I needed a push too – here’s where I got some inspiration, and really clear instructions – Little Pots – on how to make pinch pots especially. They sound like fun, and a more manageable size to start with.

Aug 11, 2010
O.k. I’m officially inspired!
by: Countrymouse

What a wonderful step by step tutorial. Now I really am itching to get started…. baggies!! Who’d have thunk it???
I don’t have perlite, how important is it? I was planning to use the portland cement and either a growing mix or spaghnum moss…. which seems more difficult to find than I expected… at least in the small village I live in.

Aug 11, 2010
The importance of being…er…using perlite
by: Jacki

Hi Countrymouse – it’s very important to use the right ingredients, or you’ll have a disaster! I have made hypertufa without perlite, but thought I would try it as it’s supposed to be lighter in weight as opposed to sand which I have used.

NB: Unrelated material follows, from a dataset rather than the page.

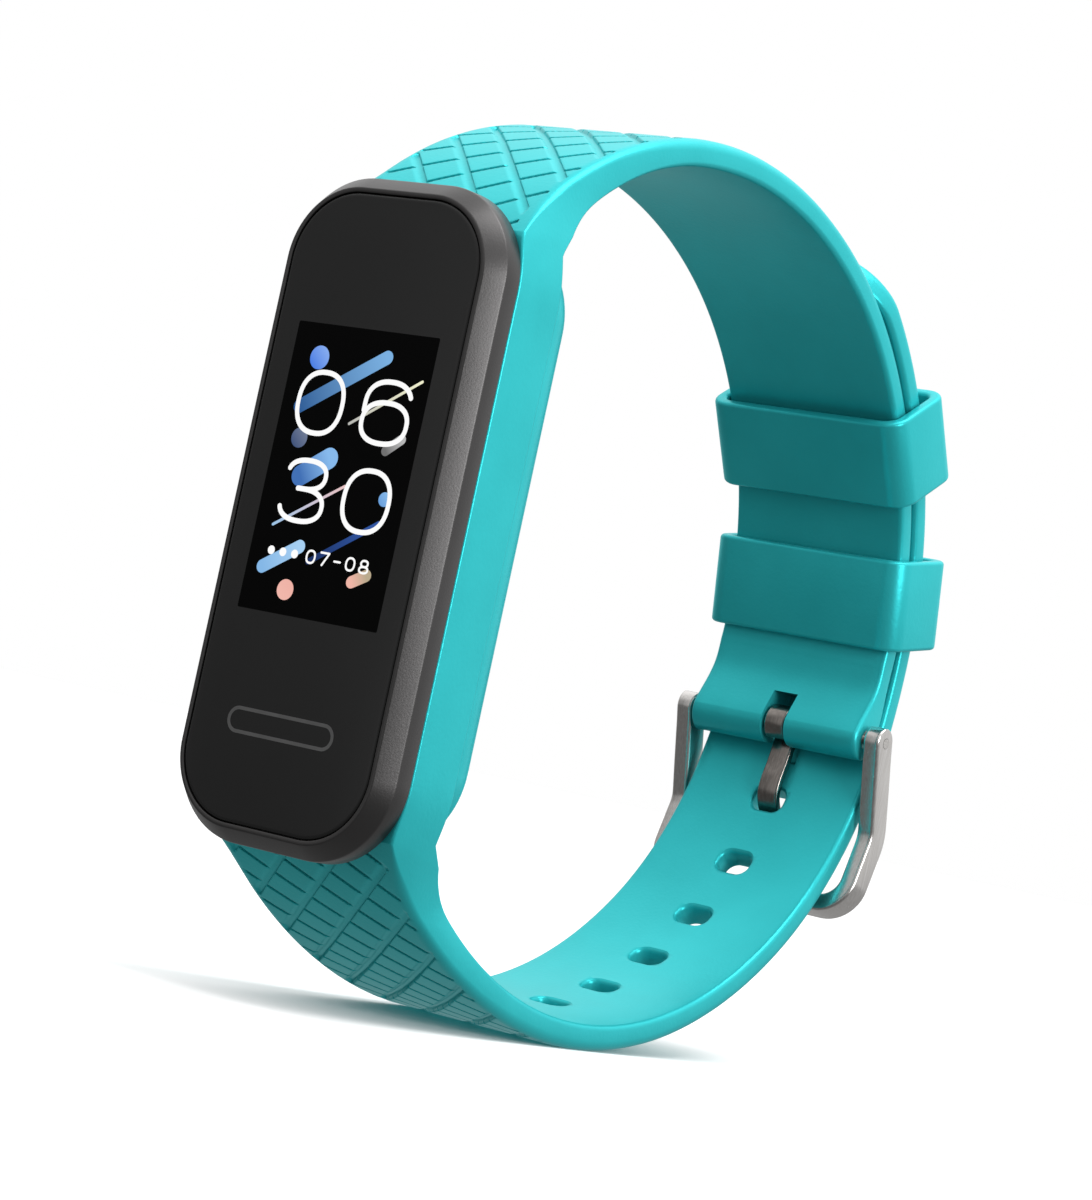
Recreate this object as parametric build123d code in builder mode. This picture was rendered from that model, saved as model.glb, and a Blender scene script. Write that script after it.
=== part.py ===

Use PEAT MOSS – you may have to get a bale of it, and screen it to remove the larger pieces that always sneak in. Spagnum moss is a completely different creature, so use that to make a wreath or other craft, not in your hypertufa.

Be sure to post pictures of your creations to inspire others!

Aug 12, 2010
First Attempt !
by: Countrymouse

Well – I made my first hypertufa attempt last night, and can report that it was NOT a glowing success!

I had an awful time getting good consistency, even following recipe directions. I didn’t like the perlite and will use sand for my 2nd attempt.

The recipe I’d copied (perhaps incorrectly,) called for 1 part perlite, 1 part peat moss and 1 part Port. cement….. and water.

I found the perlite made the mixture very “gritty” and difficult to work with. I couldn’t get the mixture to adhere to my mould, a small milk container (paper, not plastic) and didn’t feel I had much control in “sculpting”.

In adding ingredients, then water, trying to get the texture right, I think I ruined everything BUT I did the best I could (grumbling at it the whole time) cleaned everything up and went to bed. This morning it IS setting up but is certainly NOT a thing of beauty!

I suspect it may crumble before it’s properly aged, but right now it’s all in one piece.
I will send a photo (once it’s dry) ONLY if you PROMISE not to laugh…. at least not loudly enough for me to hear in Canada!

If nothing else, it will demonstrate how NOT to do it!

Aug 12, 2010
Don’t give up yet!
by: Jacki

Countrymouse, it may be a beautiful rustic planter once filled with Sempervivum – you’ll be amazed!